### Task to carry out
Copy only this: the line containing "build_bark_chips()", the line containing "if empty is", and every line between them, exactly as written.

### Data lines
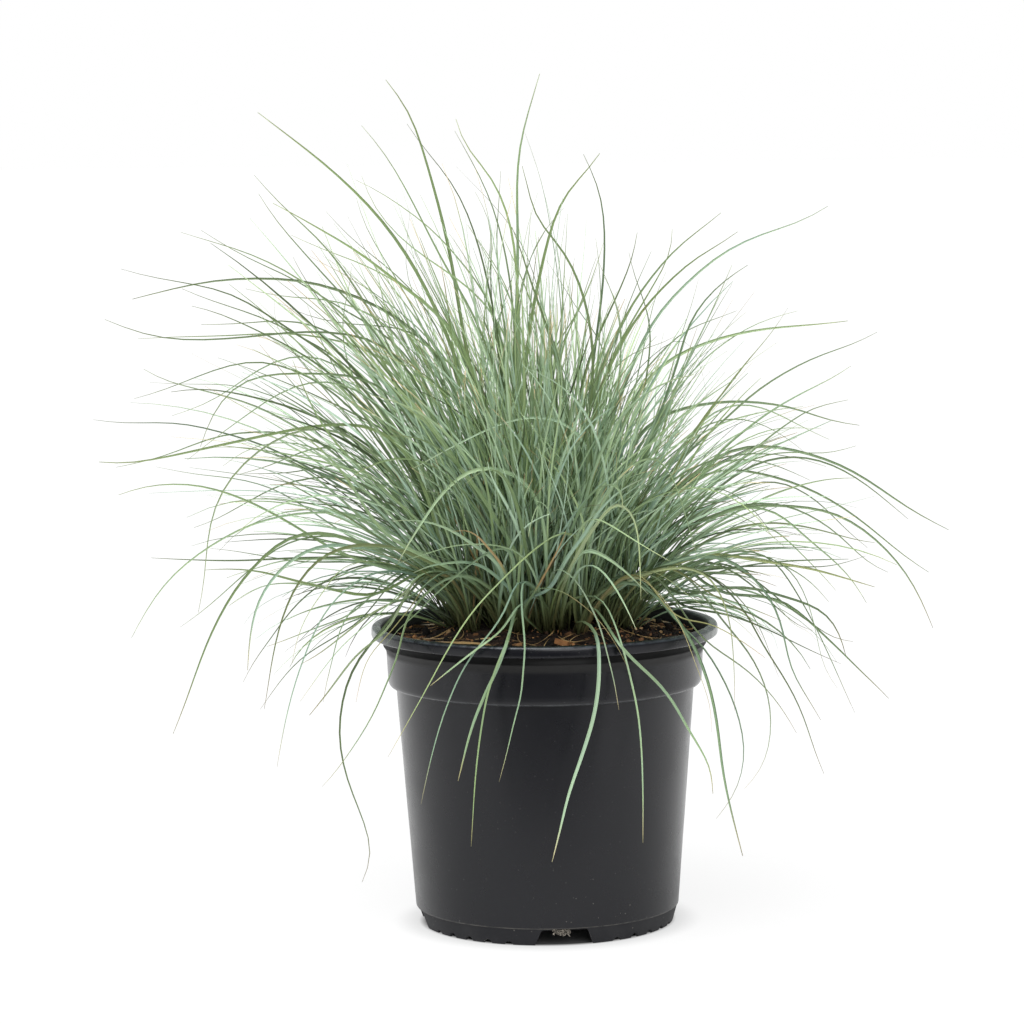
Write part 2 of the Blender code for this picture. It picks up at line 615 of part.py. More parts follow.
def grow_clump():
    """Give every shoot its leaves, so that no two leaves touch, and none touches the pot."""
    rng = random.Random(5)
    shoots = stand_shoots()
    share_out(shoots)
    thicket = Thicket()
    for shoot in shoots:
        halves = np.full(2, SHEATH_RADIUS * SHEATH_CLEARANCE)
        thicket.add(np.array([shoot.low, shoot.high]), halves, shoot.number)
    # a leaf of the outline keeps its tip in the photograph's plane and swings in depth to find room
    for shoot in shoots:
        for tip, lean, tip_lean, width in shoot.outline:
            for attempt in range(ATTEMPTS):
                swing = (attempt + 1) // 2 * (1 if attempt % 2 else -1)
                moved = tip + Vector((0.0, SWING * swing, 0.0))
                leaf = reaching_leaf(shoot.high, moved, lean + SWING_LEAN * swing, tip_lean, width)
                if take_root(leaf, shoot, thicket):
                    break
    for shoot in shoots:
        for attempt in range(ATTEMPTS):
            if len(shoot.leaves) == LEAVES_PER_SHOOT:
                break
            leaf = arching_leaf(shoot.high, shoot.azimuth + rng.uniform(-FILL_TURN, FILL_TURN),
                                lean=shoot.lean + rng.uniform(*FILL_LEAN),
                                length=rng.uniform(*FILL_LENGTH) * (1.0 - shoot.lean / FILL_LENGTH_LOSS),
                                droop=rng.uniform(*FILL_DROOP) + FILL_DROOP_PER_LEAN * shoot.lean,
                                width=rng.uniform(*FILL_WIDTH))
            take_root(leaf, shoot, thicket)
    print("leaves on the shoots:", sum(len(s.leaves) for s in shoots))
    return shoots


def add_leaf(bm, leaf, centre, rim_a, rim_b):
    """Grow a leaf out of one corner of the sheath's top: rings of three points, then the tip."""
    ring = [centre, rim_a, rim_b]
    stations = leaf.stations()
    across = (rim_b.co - rim_a.co).normalized()
    inward = centre.co - (rim_a.co + rim_b.co) / 2
    side = 1.0
    for k, t in enumerate(LEAF_RINGS, 1):
        at = stations[k]
        along = (stations[k + 1] - stations[k - 1]).normalized()
        across = (across - along * across.dot(along)).normalized()
        up = along.cross(across)
        if k == 1 and up.dot(inward) < 0:
            side = -1.0
        half = leaf.half_width(t)
        lift = up * side * half * LEAF_THICKNESS
        corners = (at + lift, at - lift - across * half, at - lift + across * half)
        new = [bm.verts.new(c) for c in corners]
        for m in range(3):
            n = (m + 1) % 3
            bm.faces.new((ring[m], ring[n], new[n], new[m]))
        ring = new
    tip = bm.verts.new(leaf.tip)
    for m in range(3):
        bm.faces.new((ring[m], ring[(m + 1) % 3], tip))


def build_shoot(shoot):
    """A sheath with its leaves growing from the corners of its top, in the order of their bearings."""
    bm = bmesh.new()
    leaves = sorted(shoot.leaves, key=shoot.bearing)
    sides = len(leaves)
    sector = 2 * math.pi / sides
    first = sum(shoot.bearing(leaf) - i * sector for i, leaf in enumerate(leaves)) / sides - sector / 2
    feet, rim = [], []
    for i in range(sides):
        angle = first + i * sector
        spoke = shoot.side_a * math.cos(angle) + shoot.side_b * math.sin(angle)
        flat = Vector((spoke.x, spoke.y, 0.0))
        feet.append(bm.verts.new(shoot.low + flat * SHEATH_RADIUS * SHEATH_FOOT_SHARE))
        rim.append(bm.verts.new(shoot.high + spoke * SHEATH_RADIUS))
    centre = bm.verts.new(shoot.high + shoot.stem * SHEATH_TOP_RISE)
    bm.faces.new(feet)
    for i in range(sides):
        j = (i + 1) % sides
        bm.faces.new((feet[i], feet[j], rim[j], rim[i]))
        add_leaf(bm, leaves[i], centre, rim[i], rim[j])
    bmesh.ops.triangulate(bm, faces=bm.faces)
    colour = LEAF_COLOURS[shoot.number % len(LEAF_COLOURS)]
    mat = material(f"leaf_{shoot.number:02d}", colour, LEAF_ROUGHNESS)
    return new_object(f"shoot_{shoot.number:02d}", bm, mat)


def main():
    clear_scene()
    build_pot()
    build_soil()
    build_bark_chips()
    build_fallen_leaves()
    build_roots()
    for shoot in grow_clump():
        build_shoot(shoot)


main()
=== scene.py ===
# %% [markdown]
# # A potted three-awn grass
# Three-awn is a clump-forming grass. Hundreds of narrow blue-green leaves rise from a crown about as wide
# as a hand and arch out on every side, and here it still stands in the black pot that it was sold in.
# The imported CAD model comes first, as the fixed frame that every piece of this lesson is fitted to.

# %% Load the frame
import math
import random

import bpy
import numpy as np
from mathutils import Matrix, Vector


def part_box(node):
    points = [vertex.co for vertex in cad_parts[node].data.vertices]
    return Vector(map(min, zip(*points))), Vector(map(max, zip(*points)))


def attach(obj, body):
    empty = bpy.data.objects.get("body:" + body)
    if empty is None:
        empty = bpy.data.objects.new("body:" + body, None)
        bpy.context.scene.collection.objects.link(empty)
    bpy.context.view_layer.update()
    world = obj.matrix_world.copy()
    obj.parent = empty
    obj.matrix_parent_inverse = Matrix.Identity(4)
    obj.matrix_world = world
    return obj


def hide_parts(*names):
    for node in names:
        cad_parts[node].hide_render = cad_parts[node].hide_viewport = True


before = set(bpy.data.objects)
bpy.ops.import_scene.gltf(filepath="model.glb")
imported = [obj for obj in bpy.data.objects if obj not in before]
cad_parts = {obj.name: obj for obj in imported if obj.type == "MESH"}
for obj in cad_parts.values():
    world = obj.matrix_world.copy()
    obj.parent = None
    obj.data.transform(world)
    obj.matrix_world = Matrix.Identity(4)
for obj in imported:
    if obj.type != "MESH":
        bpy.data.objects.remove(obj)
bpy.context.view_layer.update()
MM = 0.001
pot_low, pot_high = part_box("pot")
print("CAD nodes:", len(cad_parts))
print("pot from", tuple(round(v, 4) for v in pot_low), "to", tuple(round(v, 4) for v in pot_high))

# %% [markdown]
# ## The camera
# The photograph was taken from a little above the rim, with a long lens that keeps the pot's sides almost
# straight. Its place was worked out from the rim's ellipse, the foot's ellipse and the pot's width, and it
# was held a little askew, because the pot leans by two thirds of a degree in the picture. With the camera
# known, any pixel of the photograph can be turned back into a place in the scene, as long as
# somebody says how far in front of the pot's axis it lies. The leaves are placed that way further down.

# %% Set the camera
CAMERA_AT = Vector((-0.02066, -2.500, 0.5450))
CAMERA_PITCH = 0.108
CAMERA_ROLL = math.radians(-0.67)
FOCAL_PIXELS = 3796.1
PHOTO_SIDE = 1024

camera = bpy.data.objects.new("camera", bpy.data.cameras.new("camera"))
bpy.context.scene.collection.objects.link(camera)
camera.location = CAMERA_AT
level = Matrix.Rotation(math.pi / 2 - CAMERA_PITCH, 3, "X")
camera.rotation_euler = (level @ Matrix.Rotation(CAMERA_ROLL, 3, "Z")).to_euler()
camera.data.sensor_width = 36.0
camera.data.lens = FOCAL_PIXELS * 36.0 / PHOTO_SIDE
camera.data.clip_end = 60.0
bpy.context.scene.camera = camera


def behind_pixels(pixels, near):
    """The places in metres that pixels of the photograph show, each near metres before the pot's axis."""
    pixels = np.asarray(pixels, float)
    right = (pixels[:, 0] - PHOTO_SIDE / 2) / FOCAL_PIXELS
    up = (PHOTO_SIDE / 2 - pixels[:, 1]) / FOCAL_PIXELS
    u = right * math.cos(CAMERA_ROLL) - up * math.sin(CAMERA_ROLL)
    v = right * math.sin(CAMERA_ROLL) + up * math.cos(CAMERA_ROLL)
    sine, cosine = math.sin(CAMERA_PITCH), math.cos(CAMERA_PITCH)
    ray = np.stack([u, cosine + v * sine, v * cosine - sine], 1)
    reach = (-CAMERA_AT.y - near) / ray[:, 1]
    return np.array(CAMERA_AT) + ray * reach[:, None]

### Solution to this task
    build_bark_chips()
    build_fallen_leaves()
    build_roots()
    for shoot in grow_clump():
        build_shoot(shoot)


main()
=== scene.py ===
# %% [markdown]
# # A potted three-awn grass
# Three-awn is a clump-forming grass. Hundreds of narrow blue-green leaves rise from a crown about as wide
# as a hand and arch out on every side, and here it still stands in the black pot that it was sold in.
# The imported CAD model comes first, as the fixed frame that every piece of this lesson is fitted to.

# %% Load the frame
import math
import random

import bpy
import numpy as np
from mathutils import Matrix, Vector


def part_box(node):
    points = [vertex.co for vertex in cad_parts[node].data.vertices]
    return Vector(map(min, zip(*points))), Vector(map(max, zip(*points)))


def attach(obj, body):
    empty = bpy.data.objects.get("body:" + body)
    if empty is None:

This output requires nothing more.